1000 zł kary dla praktykantów za odejście

Jesteś młody? Skończyłeś dobrą uczelnię i chcesz zdobyć doświadczenie zawodowe? A może ukończyłeś zawodówkę i masz fach w ręku? Terasz masz mnóstwo możliwości! Możesz przecież pracować bezpłatnie w ramach wybranej samodzielnie oferty pracy! A swojemu dobroczyńcy (pracodawcy) powinieneś podziękować – w końcu dostajesz możliwość zdobycia tak cennego doświadczenia zawodowego. Nie to co jeszcze jakiś czas temu! Teraz możesz poświęcić dobrowolnie swój czas na szlifowanie zdolności (rzecz jasna liczba miejsc ograniczona; dostać je można w uczciwej kapitalistycznej konkurencji), a nie marnować go, zajmując się jakimś „czasem wolnym”.
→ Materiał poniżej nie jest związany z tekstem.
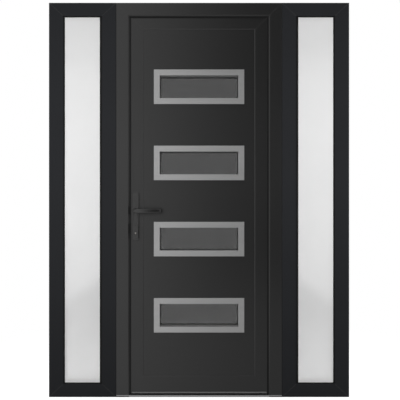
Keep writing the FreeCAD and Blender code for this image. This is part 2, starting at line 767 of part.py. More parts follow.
def make_handle_plate(label, front, guarded):
    """Long plate with a bearing for the lever's hub and a cut-out for the cylinder.

    The guarded one has a raised guard over the cylinder, with a round hole for the key.
    """
    plate = new_body(label)
    back = front + S.plate_thickness
    run_back(plate, [plate_outline(S.plate_width, S.plate_height, PLATE_MIDDLE)], front, back)
    bearing = S.hub_diameter / 2 + S.hub_clearance
    bore_back(plate, (HANDLE_X, S.spindle_height), bearing, front, back)
    cut_cylinder(plate, front, back)
    if guarded:
        guard_front = front - S.guard_thickness
        guard = plate_outline(S.guard_width, S.guard_height, CYLINDER_AXIS + S.guard_rise)
        run_back(plate, [guard], guard_front, front)
        bore_back(plate, (HANDLE_X, CYLINDER_AXIS), S.guard_bore / 2, guard_front, front)


def rounded_corner(corner, first, second, radius):
    """Four points that round a corner, from its first arm to its second.

    The corner is (x, distance from the plate), and each arm is a step along one of them.
    """
    points = []
    for near, far in ((1, 0), (0.5, 0.134), (0.134, 0.5), (0, 1)):
        x = corner[0] + radius * (first[0] * near + second[0] * far)
        out = corner[1] + radius * (first[1] * near + second[1] * far)
        points.append((x, out))
    return points


def lever_plan():
    """Outline of the bent lever seen from above: X and distance from the plate."""
    half = S.hub_diameter / 2
    tip = S.lever_length
    reach = S.lever_reach
    inner = reach - S.lever_thickness
    tip_inner = tip - S.lever_thickness
    end = inner - S.lever_return
    inner_bend = S.lever_bend - S.lever_thickness
    points = [(-half, S.lever_neck)]
    points += rounded_corner((-half, reach), (0, -1), (1, 0), S.lever_bend)
    points += rounded_corner((tip, reach), (-1, 0), (0, -1), S.lever_bend)
    points += [(tip, end), (tip_inner, end)]
    points += rounded_corner((tip_inner, inner), (0, -1), (-1, 0), inner_bend)
    points += rounded_corner((half, inner), (1, 0), (0, -1), inner_bend)
    points += [(half, S.lever_neck)]
    return points


def make_lever(label, face, outward):
    """Round hub and bent lever; outward is -1 outside and +1 inside."""
    lever = new_body(label)
    hub_end = face - S.plate_thickness * outward
    neck = face + S.lever_neck * outward
    plan = [(HANDLE_X + x, face + out * outward) for x, out in lever_plan()]
    rise = S.lever_height / 2
    run_up(lever, plan, S.spindle_height - rise, S.spindle_height + rise)
    front, back = (neck, hub_end) if outward < 0 else (hub_end, neck)
    rod_back(lever, (HANDLE_X, S.spindle_height), S.hub_diameter / 2, front, back)


def make_spindle():
    """Square spindle between the hubs of the two levers."""
    spindle = new_body("handle_spindle")
    half = S.spindle_side / 2
    loop = rectangle(
        HANDLE_X - half, HANDLE_X + half, S.spindle_height - half, S.spindle_height + half,
    )
    run_back(spindle, [loop], S.leaf_setback, LEAF_BACK)


def hinge_heights():
    """Middles of the three hinges."""
    low = S.leaf_foot + S.hinge_end
    high = head_z(S.leaf_line) - S.hinge_end
    return [low, (low + high) / 2, high]


def rod_up(body, middle, radius, foot, top):
    """Pad a round bar from one height to another."""
    sketch = new_sketch(body, "XY_Plane", foot)
    draw_circle(sketch, middle, radius)
    finish_feature(body, "Pad", sketch, top - foot)


def make_hinges():
    """Three hinges: outer knuckles on the jamb, middle knuckle on the leaf, and a pin."""
    frame_parts = new_body("frame_hinge_brackets", pieces_apart=True)
    leaf_parts = new_body("leaf_hinge_brackets", pieces_apart=True)
    pins = new_body("hinge_pins", pieces_apart=True)
    axis_x = door_x(1, S.hinge_line)
    axis = (axis_x, S.hinge_depth)
    barrel = S.hinge_barrel / 2
    bore = S.hinge_pin / 2
    half = S.knuckle_height / 2
    plate_depth = S.frame_depth + S.hinge_plate
    for middle in hinge_heights():
        foot = middle - half * 3 - S.knuckle_gap
        top = middle + half * 3 + S.knuckle_gap
        outer_x = axis_x + barrel
        base = [
            (outer_x - S.hinge_web, S.frame_depth), (outer_x + S.hinge_plate_width, S.frame_depth),
            (outer_x + S.hinge_plate_width, plate_depth), (outer_x - S.hinge_web, plate_depth),
        ]
        run_up(frame_parts, base, foot, top)
        lower = (foot, middle - half - S.knuckle_gap)
        upper = (middle + half + S.knuckle_gap, top)
        for low, high in (lower, upper):
            web = [
                (outer_x - S.hinge_web, plate_depth), (outer_x, plate_depth),
                (outer_x, S.hinge_depth), (outer_x - S.hinge_web, S.hinge_depth),
            ]
            run_up(frame_parts, web, low, high)
            rod_up(frame_parts, axis, barrel, low, high)
    doc.recompute()
    for middle in hinge_heights():
        foot = middle - half * 3 - S.knuckle_gap
        top = middle + half * 3 + S.knuckle_gap
        sketch = new_sketch(frame_parts, "XY_Plane", foot)
        draw_circle(sketch, axis, bore)
        finish_feature(frame_parts, "Pocket", sketch, top - foot, backward=True)
        low, high = middle - half, middle + half
        arm_front = LEAF_BACK
        arm_back = LEAF_BACK + S.hinge_plate
        left_x = door_x(1, S.leaf_line) - S.hinge_plate_width
        arm = [
            (left_x, arm_front), (axis_x - barrel / 2, arm_front),
            (axis_x, S.hinge_depth - barrel), (axis_x, S.hinge_depth), (left_x, arm_back),
        ]
        run_up(leaf_parts, arm, low, high)
        rod_up(leaf_parts, axis, barrel, low, high)
        rod_up(pins, axis, bore, foot, top)
        rod_up(pins, axis, barrel, top, top + S.pin_head)
        rod_up(pins, axis, barrel, foot - S.pin_head, foot)
    doc.recompute()
    for middle in hinge_heights():
        sketch = new_sketch(leaf_parts, "XY_Plane", middle - half)
        draw_circle(sketch, axis, bore + S.pin_clearance)
        finish_feature(leaf_parts, "Pocket", sketch, half * 2, backward=True)


def check_and_write():
    """Stop at any failed object or shape, then write one STEP file for each part."""
    doc.recompute()
    for item in doc.Objects:
        if "Invalid" in item.State or "Error" in item.State:
            raise RuntimeError(f"{item.Name} failed: {item.State}")
    for body in PARTS:
        if body.Shape.isNull() or not body.Shape.isValid() or not body.Shape.Solids:
            raise RuntimeError(f"{body.Label} has no valid solid")
    os.makedirs("parts", exist_ok=True)
    for body in PARTS:
        body.Shape.exportStep(f"parts/{body.Label}.step")
        box = body.Shape.BoundBox
        print(f"{body.Label}: {len(body.Shape.Solids)} solids, {body.Shape.Volume:.0f} mm3, "
              f"x {box.XMin:.1f} to {box.XMax:.1f}, y {box.YMin:.1f} to {box.YMax:.1f}, "
              f"z {box.ZMin:.1f} to {box.ZMax:.1f}")


make_door_frame()
make_threshold()
make_frame_seal()
make_strike_plates()
make_sidelight(-1, "left")
make_sidelight(1, "right")
make_leaf_frame()
make_panel()
make_windows()
make_leaf_seals()
make_lock()
make_handle_plate("outside_handle_plate", S.leaf_setback - S.plate_thickness, True)
make_handle_plate("inside_handle_plate", LEAF_BACK, False)
make_lever("outside_lever", S.leaf_setback - S.plate_thickness, -1)
make_lever("inside_lever", LEAF_BACK + S.plate_thickness, 1)
make_spindle()
make_hinges()
check_and_write()
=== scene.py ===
"""Looks of the entrance door with two sidelights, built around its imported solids.

Metres, in the same frame as the solids: X along the unit, Y from outside to inside, Z up.
"""

import json
import math

import bmesh
import bpy
from mathutils import Matrix, Vector


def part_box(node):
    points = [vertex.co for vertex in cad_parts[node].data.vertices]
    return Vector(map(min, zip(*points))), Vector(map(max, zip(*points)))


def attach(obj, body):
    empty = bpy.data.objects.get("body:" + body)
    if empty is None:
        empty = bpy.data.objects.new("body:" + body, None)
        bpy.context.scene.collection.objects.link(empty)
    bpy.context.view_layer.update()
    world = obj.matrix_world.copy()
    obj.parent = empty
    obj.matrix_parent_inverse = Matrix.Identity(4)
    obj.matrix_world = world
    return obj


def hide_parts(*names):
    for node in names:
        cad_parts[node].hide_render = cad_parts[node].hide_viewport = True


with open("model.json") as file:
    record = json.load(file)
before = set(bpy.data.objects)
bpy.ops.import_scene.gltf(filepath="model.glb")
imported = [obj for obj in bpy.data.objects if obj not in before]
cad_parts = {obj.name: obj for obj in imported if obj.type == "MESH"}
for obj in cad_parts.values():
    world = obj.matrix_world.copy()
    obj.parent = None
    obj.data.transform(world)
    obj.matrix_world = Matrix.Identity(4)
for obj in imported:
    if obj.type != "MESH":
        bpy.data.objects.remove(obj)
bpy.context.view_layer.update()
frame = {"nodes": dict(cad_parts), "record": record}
nodes = frame["nodes"]


def middle(name, axis):
    """Middle of a node's box along X, Y or Z (0, 1 or 2)."""
    low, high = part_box(name)
    return (low[axis] + high[axis]) / 2


FRONT_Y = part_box("left_jamb")[0][1]
UNIT_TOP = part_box("door_head")[1][2]

# the camera: rows of the unit's top and foot in the photograph, column of its middle, and
# the photograph's side, all in pixels
PHOTO_TOP = 2.75
PHOTO_FOOT = 397.15
PHOTO_MIDDLE = 199.05
PHOTO_SIDE = 400.0
METRES_PER_PIXEL = UNIT_TOP / (PHOTO_FOOT - PHOTO_TOP)
CAMERA_DISTANCE = 2.6
SENSOR = 36.0

# the studio: the world, the floor, and the cards that show only in the gloss
WHITE = (1.0, 1.0, 1.0)
WORLD_LEVEL = 0.2
FLOOR_SIZE = 3.0
FLOOR_TONE = 0.35
FLOOR_GLOW = 0.92
FLOOR_FADE = (1.0, 1.8)
CARD_Y = -3.2
CARD_LEFT = -6.0
CARD_RIGHT = 5.0
CARD_TOP = 6.0
CARD_LOW = 0.002
CARD_NEAR = -0.045
CARD_FADE = (-1.05, 0.6)
SIDE_CARD_X = -2.6
SIDE_CARD_DEPTHS = (-0.8, 0.4)
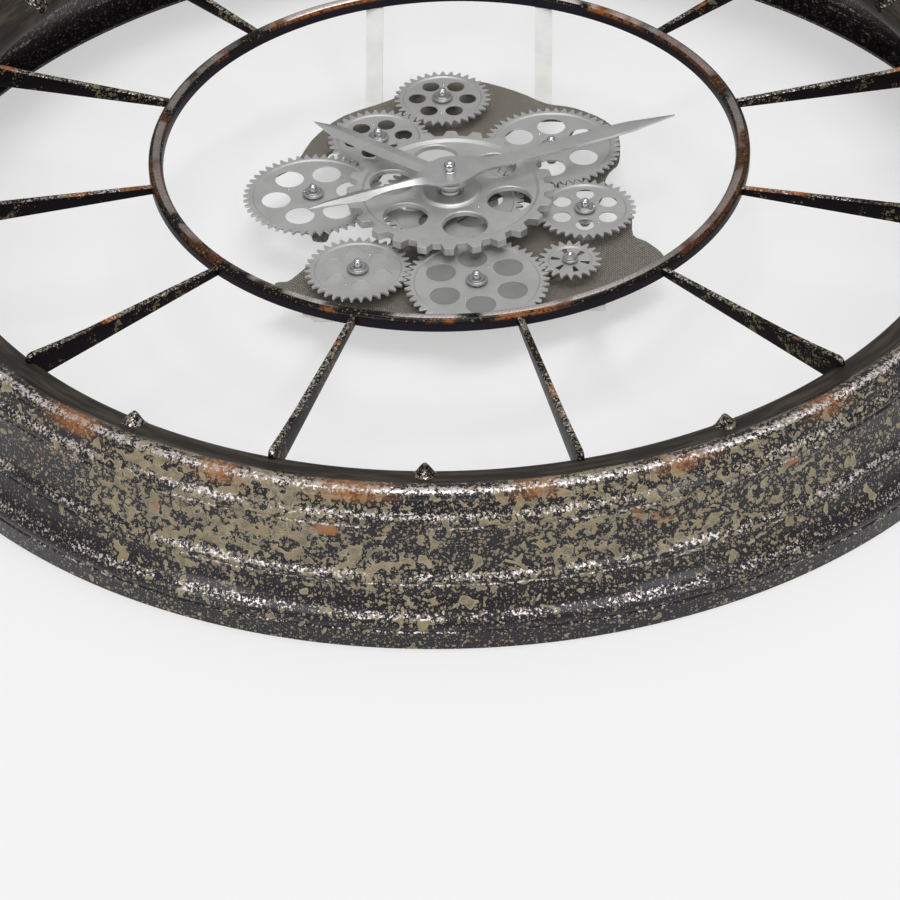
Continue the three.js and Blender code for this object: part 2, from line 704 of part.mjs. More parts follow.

Lecz czy aby na pewno dobrowolnie…? Ostatnimi czasy szanowni panowie właściciele stale uwalniają nas od ciężarów i niewolnictwa wynikających z przestrzegania kodeksu pracy. Tak więc teraz, jeśli w trakcie bezpłatnych praktyk zrezygnujesz z ich wykonywania (znajdując np. płatną pracę) zmuszony będziesz… Zapłacić swojemu „dobroczyńcy” 1000 zł odszkodowania.

To nie żarty. Dziś młodzi, jeszcze (a być może na dłużej) bezrobotni dokładnie czytając przedstawione im oferty pracy mogą natrafić na właśnie takie, zapisane drobnym druczkiem punkty. Wszak pracodawca musi kłaść nacisk na dobro firmy i nie może pozwolić sobie na straty z powodu rezygnacji bezpłatnego pracownika, któremu dał tak rzadki dziś luksus pracy.

Ktoś mógłby powiedzieć, że to nowoczesna forma niewolnictwa. Być może – ale diabeł tkwi w „szczegółach”. Największym takim „szczegółem” jest to, że o niewolnika się dbało.